→ Task details
Copy the listing below line for line, starting at its first line and ending with the line that has "sheet = 0.7" in it. Add nothing.

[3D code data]
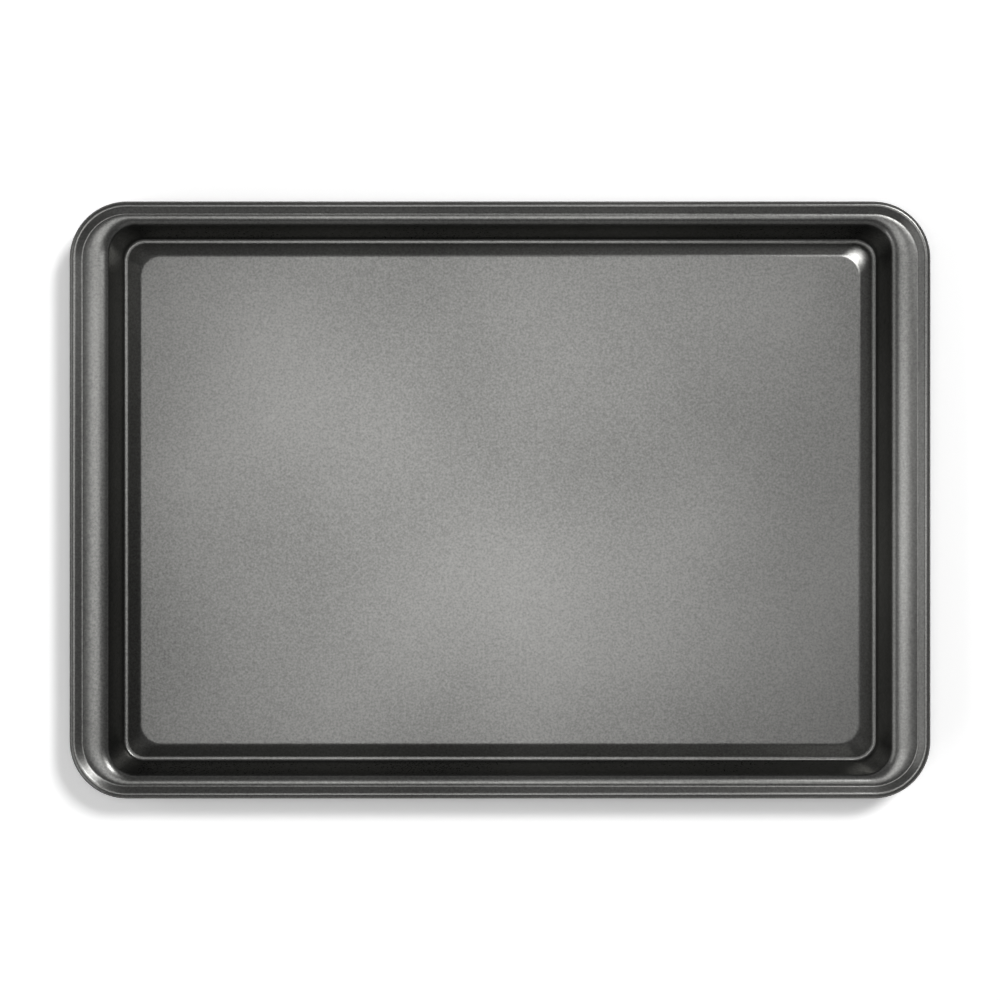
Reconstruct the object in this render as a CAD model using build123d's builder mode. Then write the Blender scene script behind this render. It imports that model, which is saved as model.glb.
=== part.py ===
from build123d import *
from math import atan2, cos, sin, tan, radians
import os

os.makedirs("parts", exist_ok=True)

# Jelly roll pan: one sheet of steel pressed into a shallow tray, its edge rolled round a wire.
# Millimetres. The origin is on the surface that the pan stands on, under its middle.
# +X runs along the long side and +Z points up.

# Sheet
sheet = 0.7

# Opening between the walls, where the line of the wall meets the line of the flange, and how much
# smaller its corner radius is than that of the flange
opening_length = 426.98
opening_width = 299.88
opening_corner_step = 9.2

# Walls and floor, on the upper side of the sheet, with the height of the flange's outer edge
flange_height = 23.33
wall_run = 6.1
foot_corner_radius = 11.8
channel_width = 2.3
slope_run = 6.85
panel_rise = 2.6
panel_corner_radius = 11.6

# Flange beyond its bend, on the short ends and on the long sides, and how far it falls outward
end_flange = 8.85
side_flange = 1.0
flange_fall = 1.0

# Bends of the sheet, each measured on the inside of its own bend
bend_radius = 4.2
wall_foot_radius = 1.5
panel_foot_radius = 2.5
panel_edge_radius = 4.0

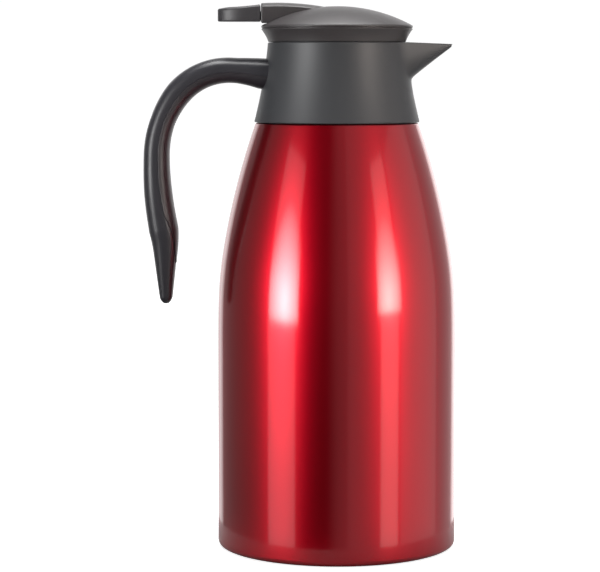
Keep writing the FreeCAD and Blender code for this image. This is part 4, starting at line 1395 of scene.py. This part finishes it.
@dataclass
class Valve:
    """The valve's stem, seal and cap, and the spring that closes it."""

    shop: Workshop
    coil_radius: float = 5.6
    wire: float = 0.5
    turns: float = 6.0
    seat: float = 250.0
    stop: float = 272.2
    travel: float = 4.58

    def build(self) -> None:
        """Winds the spring and dresses the stem's pieces."""
        bottom, top = self.seat + self.wire, self.stop - self.wire
        spring = object_from("closing_spring", bpy.data.meshes.new("closing_spring"))
        values = {
            "Turns": self.turns,
            "Radius": self.coil_radius * MM,
            "Wire": self.wire * MM,
            "Length": (top - bottom) * MM,
            "Bottom": bottom * MM,
            "Finish": self.shop.palette.material("wire"),
        }
        self.shop.coils.run(spring, values)
        close_up(spring)
        self.shop.fit(spring, Body.LID, "wire", "valve_spring")
        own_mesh(spring)
        self.shop.dress(
            {"valve_stem": "inner_plastic", "valve_seal": "silicone", "stem_cap": "inner_plastic"}
        )


# ------------------------------------------------------------------ studio


def hide_from(piece: bpy.types.Object, *rays: str) -> None:
    """Makes a piece invisible to these kinds of ray."""
    for ray in rays:
        setattr(piece, f"visible_{ray}", False)


def point(holder: bpy.types.Object, place: Point3, target: Point3) -> None:
    """Puts a lamp or a camera at a place and turns it to the target, in metres."""
    holder.location = place
    aim = Vector(target) - Vector(place)
    holder.rotation_euler = aim.to_track_quat("-Z", "Y").to_euler()


@dataclass(frozen=True)
class SoftBox:
    """A soft rectangular lamp that faces the carafe."""

    name: str
    azimuth: float
    height: float
    distance: float
    width: float
    tall: float
    power: float
    colour: Colour = (1.0, 1.0, 1.0)
    aim: float = 0.15
    spread: float = 180.0

    def light(self) -> None:
        """Hangs the lamp. Azimuth 0 is in front of the carafe and 90 on its spout's side."""
        lamp = bpy.data.lights.new(self.name, "AREA")
        lamp.shape = "RECTANGLE"
        lamp.size, lamp.size_y = self.width, self.tall
        lamp.energy = self.power
        lamp.color = self.colour
        lamp.spread = math.radians(self.spread)
        angle = math.radians(self.azimuth)
        x, y = self.distance * math.sin(angle), -self.distance * math.cos(angle)
        point(object_from(self.name, lamp), (x, y, self.height), (0, 0, self.aim))


@dataclass
class Studio:
    """The pale floor, the soft lamps, the room's light and the camera."""

    lens: float = 138.0
    camera_at: Point3 = (-0.02, -1.25, 0.2608)
    looking_at: Point3 = (-0.02, 0.0, 0.1421)
    dark_side: float = 0.015
    right_side: float = 0.24
    right_edge: float = 0.16
    left_side: float = 0.2
    behind: float = 1.1
    floor_glow: float = 0.85
    sheet_radius: float = 0.11
    boxes: tuple[SoftBox, ...] = (
        SoftBox("left_window", -52, 0.46, 1.1, 0.6, 0.8, 1.35, aim=0.46, spread=42),
        SoftBox("left_glow", -54, -0.05, 1.2, 0.6, 1.8, 1.5, aim=-0.05, spread=110),
        SoftBox("right_strip", 50, 0.44, 1.15, 0.5, 0.7, 0.62, (1.0, 0.9, 0.82), 0.44, 38),
        SoftBox("right_glow", 50, -0.05, 1.25, 0.4, 1.8, 1.3, (1.0, 0.86, 0.8), -0.05, 110),
        SoftBox("right_wall", 85, 0.2, 1.3, 1.1, 1.4, 0.9, (1.0, 0.93, 0.9), 0.2, 110),
        SoftBox("top_light", 180, 1.4, 0.1, 0.9, 0.9, 26),
        SoftBox("back_left", 212, 0.3, 1.4, 0.3, 1.4, 0.9),
        SoftBox("back_right", 150, 0.3, 1.4, 0.3, 1.4, 0.9),
    )

    def paper(
        self, name: str, outline: Sequence[Point2], height: float, tone: float, glow: float
    ) -> bpy.types.Object:
        """One flat sheet, which is no part of the carafe.

        Args:
            name: the sheet's name.
            outline: its corners in metres.
            height: how high it lies, in metres.
            tone: how much light it scatters, from 0 to 1.
            glow: how much light it adds.

        Returns:
            The sheet.
        """
        mesh = bpy.data.meshes.new(name)
        mesh.from_pydata([(x, y, height) for x, y in outline], [], [tuple(range(len(outline)))])
        sheet = object_from(name, mesh)
        maker = MaterialBuilder(name)
        pulp = maker.noise(30, 2)
        mesh.materials.append(
            maker.finish(
                {
                    "Base Color": maker.tint(pulp, (tone * 0.96,) * 3, (tone,) * 3),
                    "Roughness": 0.9,
                    "Specular IOR Level": 0.1,
                    "Emission Color": (1, 1, 1, 1),
                    "Emission Strength": glow,
                }
            )
        )
        return sheet

    def floor(self) -> None:
        """The pale floor, kept out of reflections, and the dim sheet that the foot reflects."""
        side = 12.0
        corners = [(-side, -side), (side, -side), (side, side), (-side, side)]
        ground = self.paper("studio_floor", corners, -0.0006, 0.92, self.floor_glow)
        hide_from(ground, "glossy", "diffuse", "shadow")
        sheet = self.paper("studio_sheet", circle(self.sheet_radius, 96), -0.0002, 0.3, 0.04)
        hide_from(sheet, "camera", "diffuse", "shadow")

    def room(self) -> None:
        """A white background that lights the carafe as a room with a dark front would."""
        world = bpy.data.worlds.new("studio_room")
        world.use_nodes = True
        builder = TreeBuilder(world.node_tree)
        seen = builder.take("ShaderNodeLightPath", output="Is Camera Ray")
        heading = builder.take("ShaderNodeTexCoord", output="Generated")
        right, away, _ = builder.parts(heading)
        light = self.dark_side + builder.step(right, -0.2, 0.06) * self.right_side
        light = light + builder.step(right, 0.15, 0.18) * self.right_edge
        light = light + builder.step(right * -1, 0.45, 0.8) * self.left_side
        light = light + builder.step(away, 0.78, 0.97) * self.behind
        strength = light + seen * (1.02 - light)
        values = {"Color": (1, 1, 1, 1), "Strength": strength}
        glow = builder.take("ShaderNodeBackground", values)
        builder.node("ShaderNodeOutputWorld", {"Surface": glow})
        bpy.context.scene.world = world

    def camera(self) -> None:
        """A long lens in front of the carafe, level with its collar."""
        data = bpy.data.cameras.new("studio_camera")
        data.lens = self.lens
        data.clip_end = 60
        holder = object_from("studio_camera", data)
        point(holder, self.camera_at, self.looking_at)
        bpy.context.scene.camera = holder

    def build(self) -> None:
        """Sets up everything round the carafe."""
        self.floor()
        self.room()
        self.camera()
        for box in self.boxes:
            box.light()
        bpy.context.scene.view_settings.view_transform = "Standard"


def main() -> None:
    """Builds the carafe piece by piece, then the studio."""
    logging.basicConfig(level=logging.INFO, format="%(name)s: %(message)s")
    shop = Workshop()
    collar, lid = Collar(shop), Lid(shop)
    handle, lever = Handle(shop, collar), Lever(shop, lid)
    for assembly in (Bottle(shop), collar, handle, lid, lever, Valve(shop)):
        assembly.build()
        LOG.info("%s done", type(assembly).__name__)
    Studio().build()


if __name__ == "__main__":
    main()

→ Output for this exercise
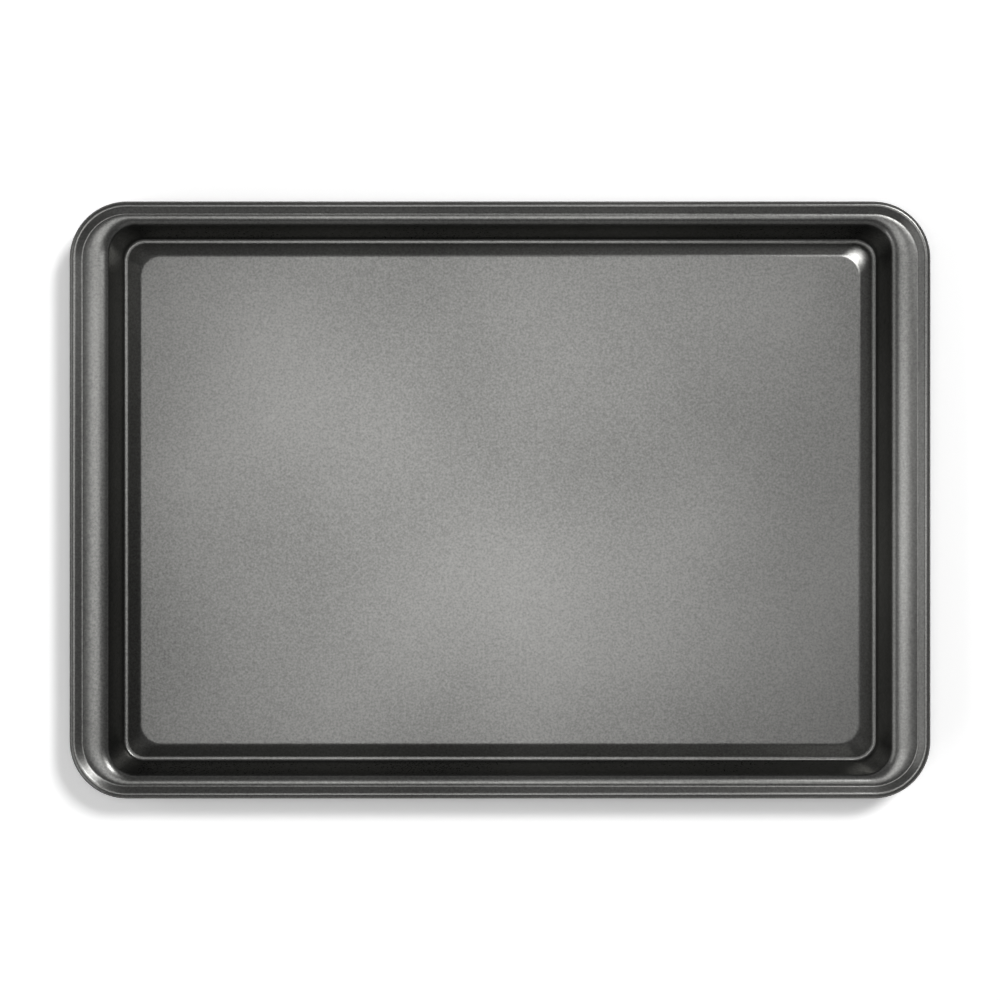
Reconstruct the object in this render as a CAD model using build123d's builder mode. Then write the Blender scene script behind this render. It imports that model, which is saved as model.glb.
=== part.py ===
from build123d import *
from math import atan2, cos, sin, tan, radians
import os

os.makedirs("parts", exist_ok=True)

# Jelly roll pan: one sheet of steel pressed into a shallow tray, its edge rolled round a wire.
# Millimetres. The origin is on the surface that the pan stands on, under its middle.
# +X runs along the long side and +Z points up.

# Sheet
sheet = 0.7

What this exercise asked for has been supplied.